Federal Court, Rather Than Arbitrator, Had Authority to Rule on Enforceability of Arbitration Clause In Employment Agreement

Last week the United States Supreme Court decided a case originating out of Nevada,
Rent-A-Center, West, Inc. v. Jackson, 561 U.S. ___ (2010).  An employee of Rent-A-
Center filed an employment discrimination suit in federal court, and the employer filed a
motion to compel arbitration.  On Certiorari from the Ninth Circuit, the Supreme Court ruled
that under the Federal Arbitration Act, codified in Title 9 of the United States Code (FAA),
the courts could decide the enforceability of an arbitration clause in an employment agreement 
that stated the arbitrator must decide the enforceability of the agreement as a whole,  
whereas only the arbitrator could decide whether the employment agreement as a whole
was enforceable.

In opposing the motion to compel arbitration, Jackson argued the arbitration clause was unconscionable under Nevada law.  The federal trial court dismissed, stating the arbtration clause prevented it from deciding Jackson's unconscionable argument. Jackson appealed to the Ninth Circuit, which reversed, stating the courts decide the threshold question of whether the agreement was enforceable, affirmed the trial court's finding against Jackson on part of his unconscionable argument, and remanding for the trail court to decide the remainder of Jackson's unconscionable argument.

Justice Scalia delivered the opinion, and pointed out that Jackson's challenge was not to the validity of the agreement but to his manifestation of intent to the arbitration clause based on his unconscionability agrument.  Additionally, Jackson's briefs argued the entire agreement was invalid.  Based on those observations, Scalia concluded that Jackson's challenge was to the validity of the agreement as a whole versus the validity of the arbitration clause, and reversed the Ninth Circuit's decision.

Relying on First Options of Chicago, Inc. v.
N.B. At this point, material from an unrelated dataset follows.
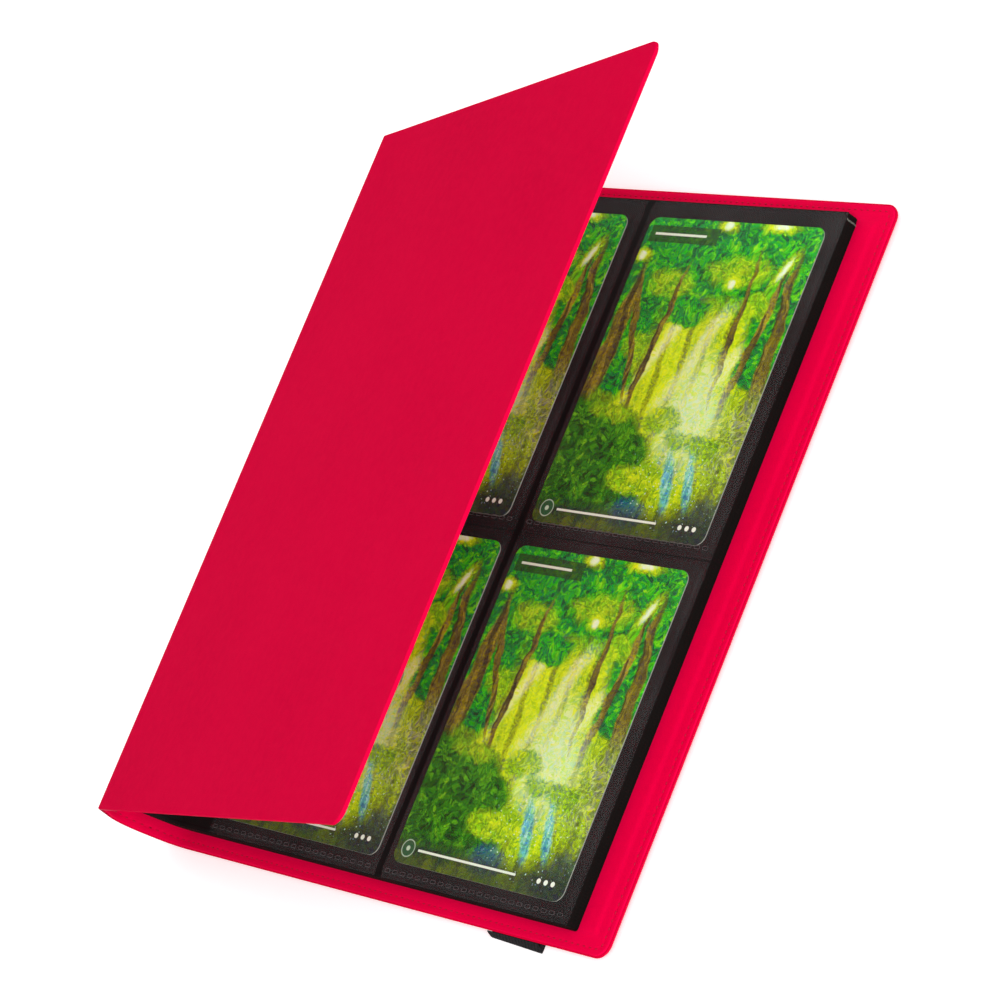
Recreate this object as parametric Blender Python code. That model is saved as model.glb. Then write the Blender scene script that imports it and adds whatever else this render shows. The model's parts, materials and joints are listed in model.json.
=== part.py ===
"""Soft-cover trading card binder, four pockets to a page side, standing open at 20 degrees.

The binder lies on its back cover. +X runs from the spine to the fore-edge, +Y up the page and +Z up.
The origin is on the surface it rests on, under the middle of the covers. Values are in metres and degrees.
"""

import math

import bpy

# Covers: outer skin, board and lining, sewn together round the edge.
COVER_HEIGHT = 0.2025
COVER_CORNER = 0.0040
BACK_WIDTH = 0.1695
FRONT_WIDTH = 0.1731
SKIN = 0.0005
BOARD = 0.0006
LINING = 0.00046
LAYER_GAP = 0.00002
BOARD_INSET = 0.0062
BOARD_TO_FOLD = 0.0065
FOLD_SETBACK = 0.00082

# Spine: two soft strips, folding along three lines.
SPINE_LOWER = 0.0161
SPINE_UPPER = 0.0155
LOWER_ANGLE = 135.0
UPPER_ANGLE = 60.0
FRONT_ANGLE = 20.0

# Elastic band round the back cover, near the fore-edge.
BAND_WIDTH = 0.0185
BAND_THICKNESS = 0.0012
BAND_GAP = 0.0003
BAND_FROM_EDGE = 0.0325
BAND_OVERHANG = 0.0014
BAND_END_RISE = 0.0008
BAND_TIGHT_OVERHANG = 0.00025
BAND_TIGHT_TOP = 0.0017
BAND_EDGE_GAP = 0.00005
BAND_TAB_DEPTH = 0.0050
BAND_TAB_INSET = 0.0010

# Page block: twenty leaves, bound at the spine edge.
LEAF_COUNT = 20
LEAF_WIDTH = 0.1527
LEAF_HEIGHT = 0.1928
LEAF_THICKNESS = 0.00017
LEAF_PITCH = 0.00019
LEAF_CORNER = 0.0008
LEAF_CUT_IN = 0.0004
LEAF_CUT_DOWN = 0.0018
LEAF_TO_FORE_EDGE = 0.0115
LEAF_GROUPS = ((1, 1), (2, 2), (3, 3), (4, 8), (9, 14), (15, 20))
BLOCK_GAP = 0.00005
ROOT_GAP = 0.0003
BINDING_BASE = 0.0042
BINDING_TOP = 0.0108
BINDING_RISE = 0.0094
BINDING_LIP = 0.0014
BINDING_LIP_DROP = 0.0009

# Pockets of the top leaf, measured from the leaf's fore-edge and its middle.
CARD_WIDTH = 0.0630
CARD_HEIGHT = 0.0880
CARD_THICKNESS = 0.00030
CARD_CORNER = 0.0030
CARD_TO_EDGE = 0.0050
ROW_PITCH = 0.0948
COLUMN_PITCH = 0.0719
FILM = 0.00008
FILM_GAP = 0.00003
FILM_TO_LEAF = 0.00001
CARD_TO_LEAF = 0.00002
FILM_WIDTH = 0.0680
FILM_HEIGHT = 0.0945
FILM_TO_EDGE = 0.0016
FILM_COLUMN_PITCH = 0.0707
WELD = 0.0018
CARD_SHIFTS = {"top_right": 0.0, "bottom_right": 0.0, "top_left": 0.0002, "bottom_left": 0.00265}

ARC_STEPS = 6

COVER = SKIN + BOARD + LINING + 2 * LAYER_GAP
BOARD_LEVEL = LINING + LAYER_GAP - COVER / 2
BACK_BOTTOM = BAND_THICKNESS + BAND_GAP
LINING_TOP = BACK_BOTTOM + COVER
FOLD_Z = BACK_BOTTOM + COVER / 2
SPINE_REACH = (
    -SPINE_LOWER * math.cos(math.radians(LOWER_ANGLE))
    - FOLD_SETBACK * math.cos(math.radians(UPPER_ANGLE))
    + COVER / 2 * math.sin(math.radians(UPPER_ANGLE))
)
FOLD_X = SPINE_REACH - (SPINE_REACH + BACK_WIDTH) / 2
FORE_EDGE_X = FOLD_X + BACK_WIDTH
LEAF_EDGE_X = FORE_EDGE_X - LEAF_TO_FORE_EDGE
LEAF_ROOT_X = LEAF_EDGE_X - LEAF_WIDTH
BLOCK_BOTTOM = LINING_TOP + BLOCK_GAP
LEAF_TOP = BLOCK_BOTTOM + (LEAF_COUNT - 1) * LEAF_PITCH + LEAF_THICKNESS


def finish(name, colour, roughness):
    material = bpy.data.materials.new(name)
    material.use_nodes = True
    shader = material.node_tree.nodes["Principled BSDF"]
    shader.inputs["Base Color"].default_value = (*colour, 1)
    shader.inputs["Roughness"].default_value = roughness
    shader.inputs["Metallic"].default_value = 0
    return material


def arc(centre, radius, start, end):
    """Points on an arc, its ends included, with angles in degrees."""
    angles = [math.radians(start + (end - start) * i / ARC_STEPS) for i in range(ARC_STEPS + 1)]
    return [(centre[0] + radius * math.cos(a), centre[1] + radius * math.sin(a)) for a in angles]


def rounded(x0, x1, half_height, fore_radius, root_radius=0.0):
    """Outline of a sheet, centred on Y: x0 is the edge at the spine, x1 the fore-edge."""
    points = []
    for x, side, y, radius, turn in (
        (x1, 1, half_height, fore_radius, 0),
        (x0, -1, half_height, root_radius, 90),
        (x0, -1, -half_height, root_radius, 180),
        (x1, 1, -half_height, fore_radius, 270),
    ):
        if radius:
            inwards = (x - side * radius, y - math.copysign(radius, y))
            points += arc(inwards, radius, turn, turn + 90)
        else:
            points.append((x, y))
    return points


def place(obj, material, parent, location=(0, 0, 0), rotation=(0, 0, 0)):
    obj.data.materials.append(material)
    obj.parent = parent
    obj.location = location
    obj.rotation_euler = rotation
    collection.objects.link(obj)
    return obj


def sheet(name, outline, low, high, material, parent, rotation=(0, 0, 0), location=(0, 0, 0)):
    """A flat piece: the outline filled between two levels of its own Z."""
    curve = bpy.data.curves.new(name, "CURVE")
    curve.dimensions = "2D"
    curve.fill_mode = "BOTH"
    curve.extrude = (high - low) / 2
    spline = curve.splines.new("POLY")
    spline.points.add(len(outline) - 1)
    spline.use_cyclic_u = True
    for point, (x, y) in zip(spline.points, outline):
        point.co = (x, y, 0, 1)
    obj = bpy.data.objects.new(name, curve)
    turned = (math.sin(rotation[0]), math.cos(rotation[0]))
    middle = (low + high) / 2
    offset = (location[0], location[1] - middle * turned[0], location[2] + middle * turned[1])
    return place(obj, material, parent, offset, rotation)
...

Kaplan, 514 U.S. 938 (1995), Justice Stevens dissented, reasoning that the arbitration clause at issue did not "clearly and unmistakeably" evince Jackson's assent to arbitration because of his unconscionability argument.  Stevens characterized Scalia's opinion as a "'fantastic' and likely erroneous decision" because it went beyond what the parties asked the Court to decide.  Stevens also asserted that the majority opinion expanded the holding in Prima Paint Corp. v. Flood & Conklin Mfg. Co., 388 U.S. 395 (1967), where the challenge was to the validity of the agreement due to fraud in the inducement, and not to the embedded arbitration clause.  Thus, Stevens would have affirmed the Ninth Circuit's decision.

Thursday, March 5, 2009

Ninth Circuit Reverses Las Vegas Judge's Grant of Rule 50(b) Motion

On March 3, 2009, the Ninth Circuit published the opinion, Tortu v. LVMPD, reversing a decision of the U.S. District Court District of Nevada, Hon. Robert C. Jones presiding. The plaintiff sued the Las Vegas Metro Police Dept. and several Metro Police officers for unreasonable force when plaintiff was arrested at McCarren International Airport. The jury found in favor of two of the officers and found a third officer, Engle, liable to the plaintiff. Engle filed a Rule 50(b) motion for judgment as a matter of law and, in the alternative, a Rule 59 motion for a new trial. The court granted both motions.
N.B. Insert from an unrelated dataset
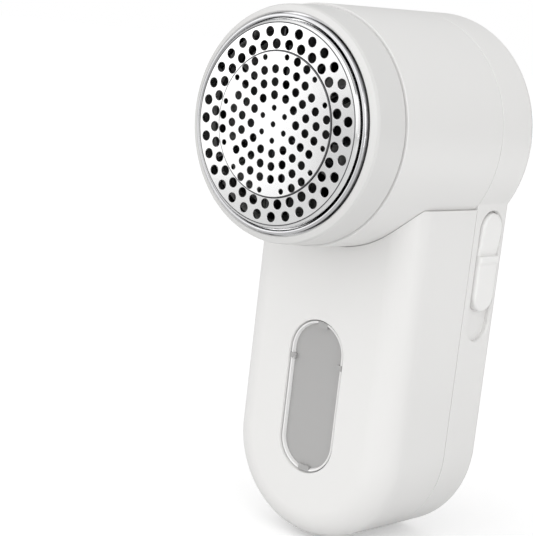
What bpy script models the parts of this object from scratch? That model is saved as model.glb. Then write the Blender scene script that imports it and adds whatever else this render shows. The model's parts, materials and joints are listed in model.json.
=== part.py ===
"""Hand-held fabric shaver: round cutting head over a lint bin, rear cover with battery and slide switch.

The head's axis is the world Y axis and the cover's flat back lies on y = 0, so the origin is the point
where the axis meets the back. The foil faces -Y and the handle hangs down along -Z. Sizes are in metres.
"""
import math

import bmesh
import bpy
from mathutils import Vector

MM = 0.001

# Driving sizes of the case.
BARREL_RADIUS = 28.5 * MM       # barrel at the case seam
SHOULDER_STEP = 4.2 * MM        # how much narrower the handle is than the barrel, on each side
DRAFT = 0.03                    # growth in radius for each unit towards the back
HANDLE_DROP = 76.2 * MM         # head axis down to the centre of the handle's round end
COVER_DEPTH = 14.5 * MM         # back of the case to the case seam
HANDLE_DEPTH = 38.3 * MM        # back of the case to the handle's front face
BARREL_DEPTH = 51.2 * MM        # back of the case to the barrel's front edge
HEAD_DEPTH = 63.3 * MM          # back of the case to the foil
WALL = 2.0 * MM                 # case wall
GAP = 0.3 * MM                  # clearance between neighbouring pieces
FRONT_FILLET = 7.0 * MM         # round edge of the handle's front face
BACK_FILLET = 3.0 * MM          # round edge of the flat back
EDGE_BREAK = 0.4 * MM           # small chamfer on the barrel's front edge
SHOULDER_LIP = 1.1 * MM         # case left under the barrel's side, above the bin

# Inner frame of the front housing.
PLATE = 1.6 * MM                # thickness of the wall between bin and battery
PLATE_BACK = 17.7 * MM          # back of the case to the rear face of that wall
RAIL_LIP = 1.1 * MM             # how far the bin's rails reach in behind the wall
RIM_STEP = 1.4 * MM             # battery rim's distance inside the bin's side walls
RIM_WALL = 1.2 * MM
RIM_OVERLAP = 1.7 * MM          # how far the battery rim enters the rear cover
PILOT_FLOOR = 0.6 * MM          # wall left under a screw's pilot hole
POST_RADIUS = 1.4 * MM          # posts that hold the charging board
CRADLE_HALF = 6.0 * MM          # half the width of the two cradles under the cell
CRADLE_RIB = 1.6 * MM
CRADLE_INSET = 9.0 * MM         # cell's end to the middle of a cradle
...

The Ninth Circuit reversed, stating that Engle was not entitled to file a Rule 50(b) motion without first having filed a Rule 50(a) motion prior to submission of the case to the jury. The Court cited the plain language of the Rule and the 1991 advisory committee notes stating, "This provision retains the concept of the former rule that the post-verdict motion is a renewal of an earlier motion made at the close of evidence."

The Court also reversed the district court's grant of Engle's Rule 59 motion for a new trial. The Court concluded that the district court abused its discretion because the weight of evidence was not against the jury's verdict. Contrary to the district court's reasoning that finding for the other two officers conflicted with the jury's finding for plaintiff against Engle, the Ninth Circuit conluded only that plaintiff had not met his burden of showing excessive force by the other two officers, particularly where separate evidence as to Officer Engle was given. Moreover, the district court was not entitled to substitute its evaluation of the evidence for the jury's, simply because it would have arrived at a different verdict. Thus, the jury's verdict was not irreconcilable, and Engle could have been found liable while the other two officers were not found liable.